Benefits: Reduced risk, improved trust, regulatory compliance
Importance: Critical in industries where mistakes carry significant consequences

8. Tool-Augmented Agent Architecture

Agents interact with external systems: CRM platforms, ERP systems, databases, search engines, communication platforms, analytics tools.

Impact: Increased capabilities, better business integration, real-world action execution

Most production-grade AI agents today follow this architecture.

9. Memory-Centric Architecture

Agents retain information over time: user preferences, previous interactions, business context, workflow history.

Benefits: Personalization, improved decision-making, long-term task execution
Trend: Increasingly important for autonomous and context-aware systems

10. Autonomous Workflow Architecture

Combines planning, reasoning, execution, memory, and monitoring into a complete workflow engine.

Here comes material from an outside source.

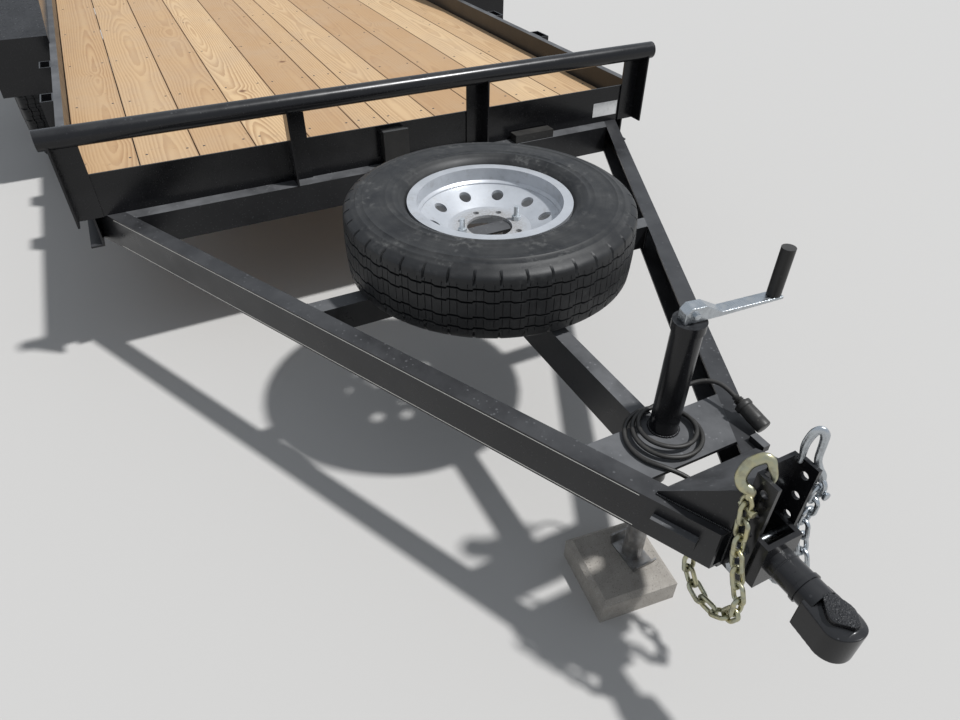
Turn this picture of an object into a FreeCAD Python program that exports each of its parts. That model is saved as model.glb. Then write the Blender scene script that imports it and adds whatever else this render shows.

Agents manage entire business processes (e.g., customer onboarding: verify documents → compliance checks → create accounts → send communications → schedule follow-ups).

Benefits: End-to-end automation, significant productivity gains, reduced operational costs
Maturity Level: Most advanced stage of agentic system maturity

Choosing the Right Architecture

Business Complexity

Simple use cases → single-agent; complex workflows → multi-agent or hierarchical

Governance Requirements

Regulated industries → orchestrator and human-in-the-loop

Scalability Needs

Rapid growth → event-driven and swarm-based designs

Risk Tolerance

Greater autonomy → greater unpredictability; balance innovation with control

The Future of Agentic AI Architecture

The next generation of enterprise AI systems will likely combine multiple architecture patterns rather than relying on a single design approach.

A future enterprise platform may include hierarchical management, event-driven activation, multi-agent collaboration, human oversight checkpoints, persistent memory layers, and tool integration frameworks.

The organizations that master these architectural patterns will be better positioned to scale AI initiatives safely and effectively.

Technology may power agentic systems, but architecture determines whether they succeed.